Fashion photography reliably traffics in aspiration and desire, and identity as formed by style, fluid and mercurial,  thus a cunning influencer of cultural taste. Regardless of recent attempts at inclusivity, however, fashion maintains strict taxonomies of beauty and class, renewing a narrow margin of what is considered attractive.

 

In Denise Prince's photographs, their resemblance to recognizable vocabularies of fashion photography propose the possibility of sharing the tropes of fashion and style to now include those who have been excluded from its privilege, to say nothing of public life itself.  The transaction, this screen test, is rather more complicated, as the meticulous illusion of a fashion spectacle fails deliberately. Along the margins, the unruly debris of place, hard and unforgiving, encrusts the frame; later, the clumsy collaging into the lavish interiors of the ruling class remain on the image surface like a decal, upholding their separation, their otherness. The apparatus of the shoot-the chords, lighting stands, and clamps are revealed, left strewn about, and we see the staging and the back-stage, the makeshift. Sand (and the always handy sand-dune-fence prop) with its reference to holiday, travel, frolic, privilege, is here as sandbox-- indifferent to the demands of visual illusion. The gestures of fiction are undermined by the brutality of fact.

 

Prince does not comfort, rejecting pictorial devices of romanticism and leitmotifs of fashion imagery; no warm caressing light nor soothing soft focus, and the veneers that surround the figures are without mercy. We are stranded without the reassurance of fashion's stagecraft of  transcendence and youth, the luminous body.

 

Like much relevant work of our time, the work deeply challenges conventions of beauty, and pointedly, our anxieties that chaperone beauty as a human characteristic.

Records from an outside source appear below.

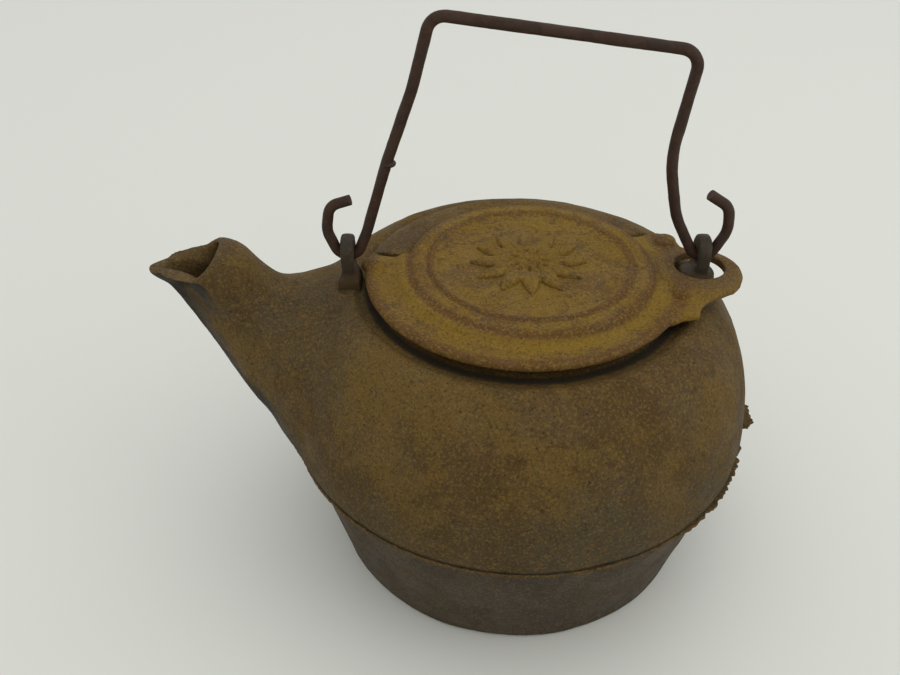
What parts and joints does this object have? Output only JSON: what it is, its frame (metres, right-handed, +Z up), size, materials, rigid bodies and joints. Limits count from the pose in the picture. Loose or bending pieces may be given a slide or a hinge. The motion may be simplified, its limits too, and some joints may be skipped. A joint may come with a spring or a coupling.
{
  "type": "stove kettle",
  "caption": "Cast-iron stove kettle with a stepped stove well, a faceted pouring spout, a swivelling lid on a rear lug and a bent-rod bail handle.",
  "frame": {"origin": "centre of the flat round base of the stove well, on the surface it stands on", "axes": "+Z up; -X towards the spout, +X towards the lid's pivot ear; +Y to the left of someone looking along +X"},
  "size_m": [0.2937, 0.226, 0.2698],
  "materials": {
    "rusted_iron": "rough sand-cast, brown rust",
    "soot_black_iron": "rough sand-cast, dark",
    "lid_iron": "rough sand-cast, yellow-brown rust",
    "rod_iron": "drawn iron rod, brown patina"
  },
  "bodies": {
    "kettle": {"stove_well": "soot_black_iron", "kettle_shell": "rusted_iron", "deck": "rusted_iron", "spout": "rusted_iron", "front_ear": "rusted_iron", "rear_ear": "rusted_iron"},
    "lid": {"lid": "lid_iron"},
    "bail": {"bail": "rod_iron"}
  },
  "joints": [
    {"name": "bail_swing", "type": "hinge", "parent": "kettle", "child": "bail", "pos_m": [0, 0, 0.159], "axis": [-1, 0, 0], "range_deg": [-88, 88]},
    {"name": "lid_swing", "type": "hinge", "parent": "kettle", "child": "lid", "pos_m": [0.082, 0, 0.15], "axis": [0, 0, 1], "range_deg": [0, 90]}
  ]
}
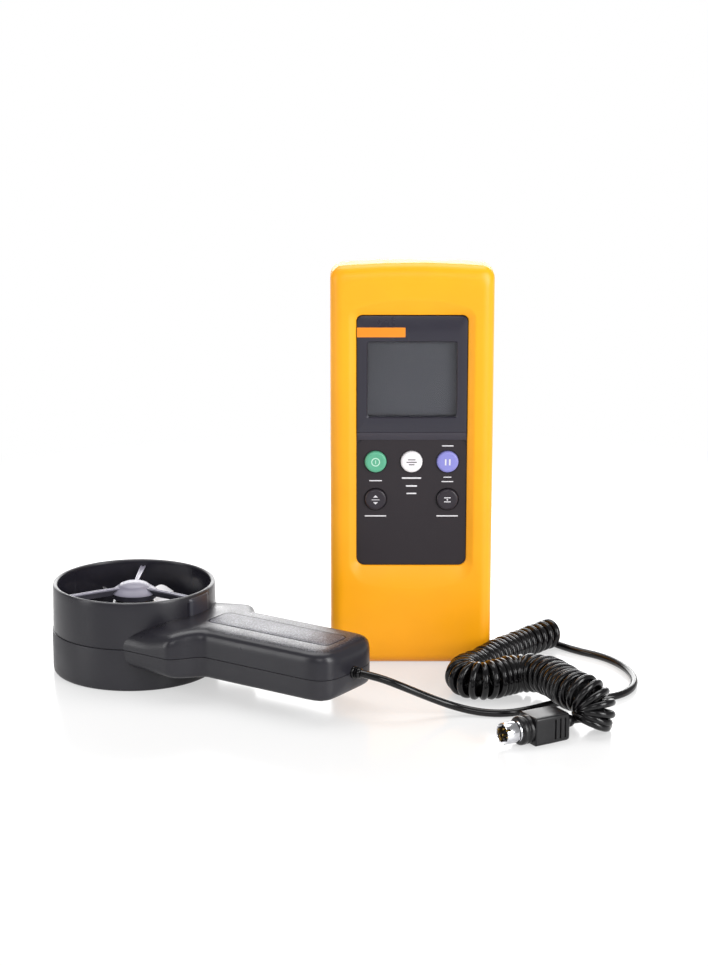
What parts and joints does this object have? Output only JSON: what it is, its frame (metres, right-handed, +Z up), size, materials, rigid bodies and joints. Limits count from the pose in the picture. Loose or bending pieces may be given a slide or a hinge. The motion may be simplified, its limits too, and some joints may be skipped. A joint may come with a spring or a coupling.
{
  "type": "handheld weather meter",
  "caption": "Handheld vane weather meter: a keypad and display unit in a rubber holster, with a ring-shaped vane probe on a curly cord that ends in a round multi-pin plug.",
  "frame": {"origin": "centre of the meter's base, on the surface that it stands on", "axes": "+Z up, +X to the right as seen facing the display, +Y from the display towards the back"},
  "size_m": [0.2593, 0.1481, 0.1814],
  "materials": {
    "holster_rubber": "satin moulded rubber, warm yellow-orange",
    "case_plastic": "fine satin moulding",
    "display_panel": "gloss printed panel",
    "lens_clear": "clear acrylic",
    "display_grey": "grey liquid-crystal cell",
    "keypad_print": "satin printed label",
    "key_green": "satin moulded",
    "key_white": "satin moulded",
    "key_violet": "satin moulded",
    "key_dark": "satin moulded",
    "silicone_grey": "matt silicone",
    "board_green": "solder mask",
    "chip_black": "moulded epoxy",
    "steel_zinc": "zinc plated",
    "steel_polished": "polished",
    "brass_contact": "stamped",
    "battery_jacket": "printed steel jacket",
    "probe_plastic": "satin moulded",
    "probe_panel": "spark-textured",
    "guard_grey": "satin moulded",
    "blade_white": "smooth moulded",
    "cord_black": "glossy jacket",
    "plug_black": "satin overmould"
  },
  "bodies": {
    "meter": {"holster": "holster_rubber", "front_case": "case_plastic", "rear_case": "case_plastic", "display_bezel": "display_panel", "display_lens": "lens_clear", "display_glass": "display_grey", "display_frame": "case_plastic", "display_connectors": "silicone_grey", "keypad_label": "keypad_print", "keypad_sheet": "silicone_grey", "main_board": "board_green", "board_parts": "chip_black", "board_screws": "steel_zinc", "socket_shell": "steel_polished", "socket_insert": "plug_black", "battery": "battery_jacket", "battery_contacts": "brass_contact", "stand_pin": "steel_zinc", "case_screws": "steel_zinc"},
    "key_power_cap": {"key_power": "key_green"},
    "key_function_cap": {"key_function": "key_white"},
    "key_hold_cap": {"key_hold": "key_violet"},
    "key_min_max_cap": {"key_min_max": "key_dark"},
    "key_average_cap": {"key_average": "key_dark"},
    "stand": {"tilt_stand": "case_plastic"},
    "door": {"battery_door": "case_plastic"},
    "probe": {"probe_lower_shell": "probe_plastic", "probe_upper_shell": "probe_plastic", "handle_panel": "probe_panel", "pickup_sensor": "chip_black", "sensor_board": "board_green", "probe_screws": "steel_zinc", "cord_collar": "plug_black", "upper_guard": "guard_grey", "lower_guard": "guard_grey", "upper_bearing": "steel_polished", "lower_bearing": "steel_polished", "cord_lead": "cord_black", "cord_coil": "cord_black", "plug_shell": "steel_polished", "plug_insert": "plug_black", "plug_pins": "steel_polished", "plug_body": "plug_black"},
    "rotor": {"rotor_hub": "probe_plastic", "rotor_blades": "blade_white", "rotor_shaft": "steel_polished"}
  },
  "joints": [
    {"name": "key_power_press", "type": "slide", "parent": "meter", "child": "key_power_cap", "axis": [0, 1, 0], "range_m": [0, 0.001], "stiffness_N_per_m": 1000},
    {"name": "key_function_press", "type": "slide", "parent": "meter", "child": "key_function_cap", "axis": [0, 1, 0], "range_m": [0, 0.001], "stiffness_N_per_m": 1000},
    {"name": "key_hold_press", "type": "slide", "parent": "meter", "child": "key_hold_cap", "axis": [0, 1, 0], "range_m": [0, 0.001], "stiffness_N_per_m": 1000},
    {"name": "key_min_max_press", "type": "slide", "parent": "meter", "child": "key_min_max_cap", "axis": [0, 1, 0], "range_m": [0, 0.001], "stiffness_N_per_m": 1000},
    {"name": "key_average_press", "type": "slide", "parent": "meter", "child": "key_average_cap", "axis": [0, 1, 0], "range_m": [0, 0.001], "stiffness_N_per_m": 1000},
    {"name": "stand_hinge", "type": "hinge", "parent": "meter", "child": "stand", "pos_m": [0, 0.0146, 0.1396], "axis": [1, 0, 0], "range_deg": [0, 45]},
    {"name": "door_lift", "type": "slide", "parent": "meter", "child": "door", "axis": [0, 1, 0], "range_m": [0, 0.03]},
    {"name": "probe_lift", "type": "slide", "parent": "meter", "child": "probe", "axis": [0, 0, 1], "range_m": [0, 0.1]},
    {"name": "rotor_spin", "type": "hinge", "parent": "probe", "child": "rotor", "pos_m": [-0.1233, -0.0196, 0.027], "axis": [0, 0, 1], "continuous": true}
  ]
}
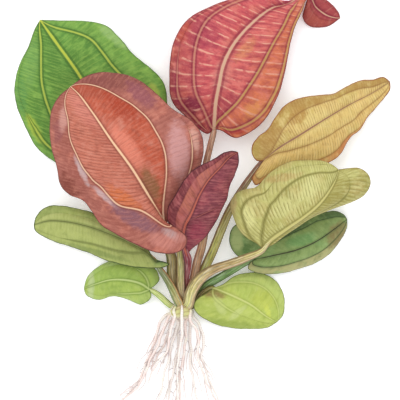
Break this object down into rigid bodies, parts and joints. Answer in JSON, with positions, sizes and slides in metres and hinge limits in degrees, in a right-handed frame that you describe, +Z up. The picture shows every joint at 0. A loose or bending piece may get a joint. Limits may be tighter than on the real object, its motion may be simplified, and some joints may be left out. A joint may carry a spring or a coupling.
{
  "type": "aquarium plant",
  "caption": "Bare-root rosette aquarium plant with arching veined green, ochre and red-purple leaves on stalks, lying flat with its roots spread.",
  "frame": {"origin": "middle of the bounding box's footprint, on the surface that the plant lies on", "axes": "+Z up from the surface that the plant lies on, +Y from the roots towards the leaf tips, +X to the right seen from above"},
  "size_m": [0.2834, 0.3264, 0.0735],
  "materials": {
    "green_leaf": "satin fresh green leaf",
    "russet_leaf": "satin red-brown leaf with cream veins",
    "purple_leaf": "satin dark purple leaf with an orange-red midrib",
    "red_leaf": "satin crimson-pink leaf with cream veins",
    "yellow_leaf": "satin ochre leaf with brown veins",
    "folded_leaf": "satin yellow-green leaf with fine cross veins",
    "dark_leaf": "satin dark blue-green leaf",
    "round_leaf": "satin light lime-green leaf",
    "olive_leaf": "satin olive-green leaf",
    "curved_leaf": "satin light green leaf with a pale margin",
    "stalk": "satin olive-tan ribbed stalk",
    "purple_stalk": "satin dark red stalk",
    "dark_stalk": "satin dark green stalk",
    "crown": "matt pinkish-tan stem",
    "root": "satin off-white root"
  },
  "bodies": {
    "root": {"crown": "crown", "leaf_green_blade": "green_leaf", "leaf_green_stalk": "stalk", "leaf_russet_blade": "russet_leaf", "leaf_russet_stalk": "stalk", "leaf_purple_blade": "purple_leaf", "leaf_purple_stalk": "purple_stalk", "leaf_red_blade": "red_leaf", "leaf_red_stalk": "stalk", "leaf_yellow_blade": "yellow_leaf", "leaf_yellow_stalk": "stalk", "leaf_folded_blade": "folded_leaf", "leaf_folded_stalk": "stalk", "leaf_dark_blade": "dark_leaf", "leaf_dark_stalk": "dark_stalk", "leaf_round_blade": "round_leaf", "leaf_round_stalk": "stalk", "leaf_olive_blade": "olive_leaf", "leaf_olive_stalk": "stalk", "leaf_curved_blade": "curved_leaf", "leaf_curved_stalk": "stalk", "root_01": "root", "root_02": "root", "root_03": "root", "root_04": "root", "root_05": "root", "root_06": "root", "root_07": "root", "root_08": "root", "root_09": "root", "root_10": "root", "root_11": "root"}
  },
  "joints": []
}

Here beauty is a triumph of ecstatic revelation, clenching and contracting: "Beauty must be convulsive or not at all". It is post-Edenic, in which the expulsion from the Garden does not elicit shame and awkward self-consciousness, but pleasure and play; acceptance.

 

The emotional tripwire of the work is availability and this moment of flirtation, and discomfort is ours, not theirs.  Not Reggie,  Saidi,  Gail, nor Susie.  Not Zelda nor Jacki. Our gaze is not avoided, and we witness an assertion of themselves as image, vital in their swagger, mirth, glamour or grace, and this gaze, not as violation, judgment and superiority but of ardor.